Previous Post Dec 19th, 2013: Trade Update – $XLF: Bank Deposit
Towards the end of November we put on a couple bullish XLF trades (below) to position for a technical breakout in the new year of the bank etf. Currently the ratio spread (the first trade) can be adjusted in a way that closes any downside risk and leaves a free look to the upside. Here’s how:
ACTION – XLF ($21.61) Close Jan 21/22 risk reversal for even, leave long 1 Jan 22 call from original trade at zero cost
-Buying to close 1 Jan 21 put for .18
-Selling to close 1 Jan 22 call at .18
As for the second trade, the XLF Dec / Jan 22 Call Spread this trade is working out perfectly with Dec 22 call set to expire worthless tomorrow and we own the Jan 22 call for .10 (currently trading .18)
Original Post Nov 21st, 2013:
Adult Swim Trade – $XLF: Bank Deposit
Yesterday in the MorningWord we detailed the out-performance of U.S. banks vs the Euro Banks in the first half of the year, and then the subsequent flip flop since July. With JPM’s monster DOJ settlement out of the way, it appears that banks want to push higher as the XLF today is making new 52 week highs and building what technicians would call a flag.

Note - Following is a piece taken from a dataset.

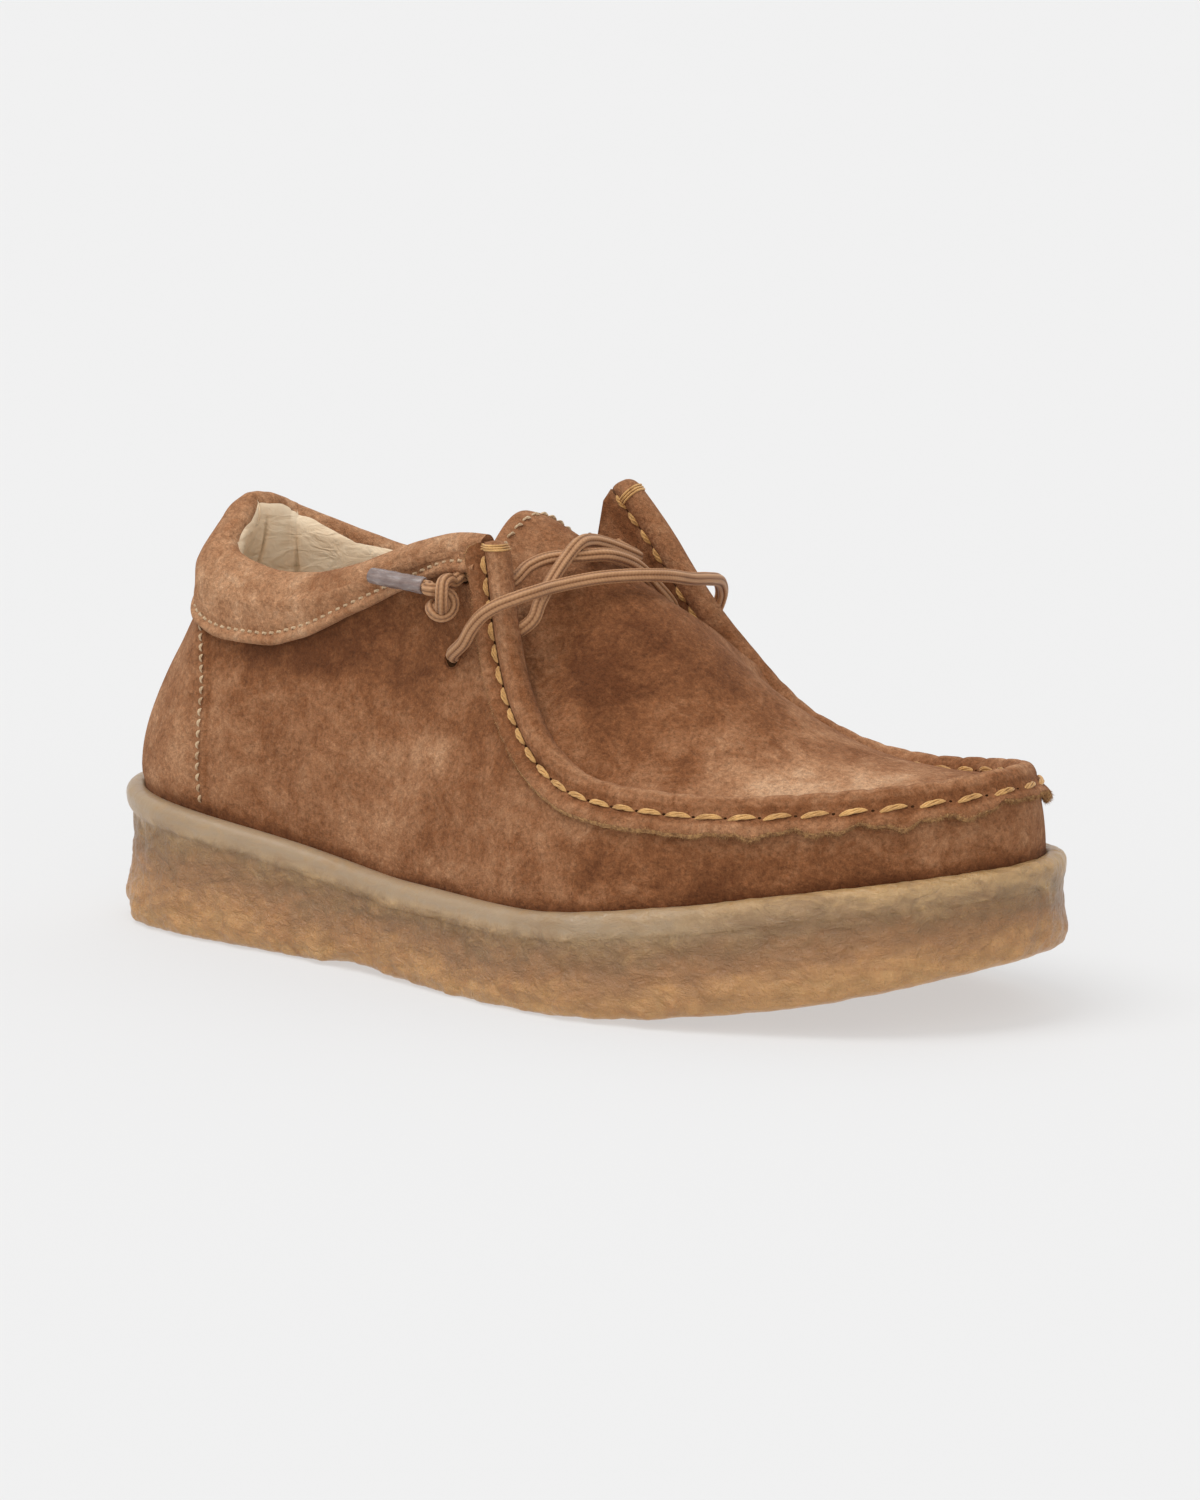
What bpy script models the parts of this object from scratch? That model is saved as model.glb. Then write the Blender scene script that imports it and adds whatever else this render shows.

Backing the chart out to the breakdown levels in 2008, when sector etf dropped off of a cliff during the throws of the financial crisis, the etf is now just getting back to those levels:
The technical set up certainly looks poised for a move higher. If you are inclined to play for a meaningful breakout into the new year, and you are eyeing Q4 earnings results as a potential positive catalyst (4 of the top 5 components of the etf all report in Jan Expiration: BAC, C, JPM & WFC) then rather than buying the stock here, levered risk reversals could make a lot of sense. For those who are not inclined to sell puts and are less interested in buying the years highs in an effort to get long exposure in the new year I will lay out a more conservative way to get long calls that offers much less delta exposure.
I am not personally dying to get long at the highs, but playing for breakout with options looks interesting.
1. Adult Swim Trade Structure: XLF ($21.37) Sell 1 Jan 21 Put to Buy 2 Jan 22 Calls for Even $
-Sell 1 Jan 21 Put at .38
-Buy 2 Jan 22 Calls for .19 each or .38 total
Break-Even on Jan Expiration:
Profits: Above 22 see levered gains.
Losses: Put 100 shares of stock at 21, losses below there.
Trade Rationale: Despite being closer to the put strike, the nice thing about this structure is the potential for levered gains to the upside, with a fairly wide range on Jan expiration where there is no negative PnL. I risk being put 100 shares at 21 on downside, down .37, but I get long 200 shares at 22, up .63 on the upside. If you are inclined to buy the stock here, this has a more favorable risk/reward set up.
2. Conservative Trade Structure: XLF ($21.39) Buy Dec 27th/ Jan 18th 22 Call Calendar for .10
-Sell 1 Dec 27th 22 call at .10
-Buy 1 Jan 18th 22 Call for .20
Break-Even on Dec 27th Expiration:
If stock is 22 or lower the Dec call expires worthless and you own the Jan 22 call for .10 with a break-even then of 22.10 on Jan expiration.
Trade Rationale: As I state above this trade near term has little directional exposure, but could be a way to own dollar cheap calls into the new year. There is a massive delta difference in this trade vs the risk reversal. This trade is threading the needle but with alot less risk. The risk reversal is the equivalent in deltas of long stock but with some leeway between 21 and 22.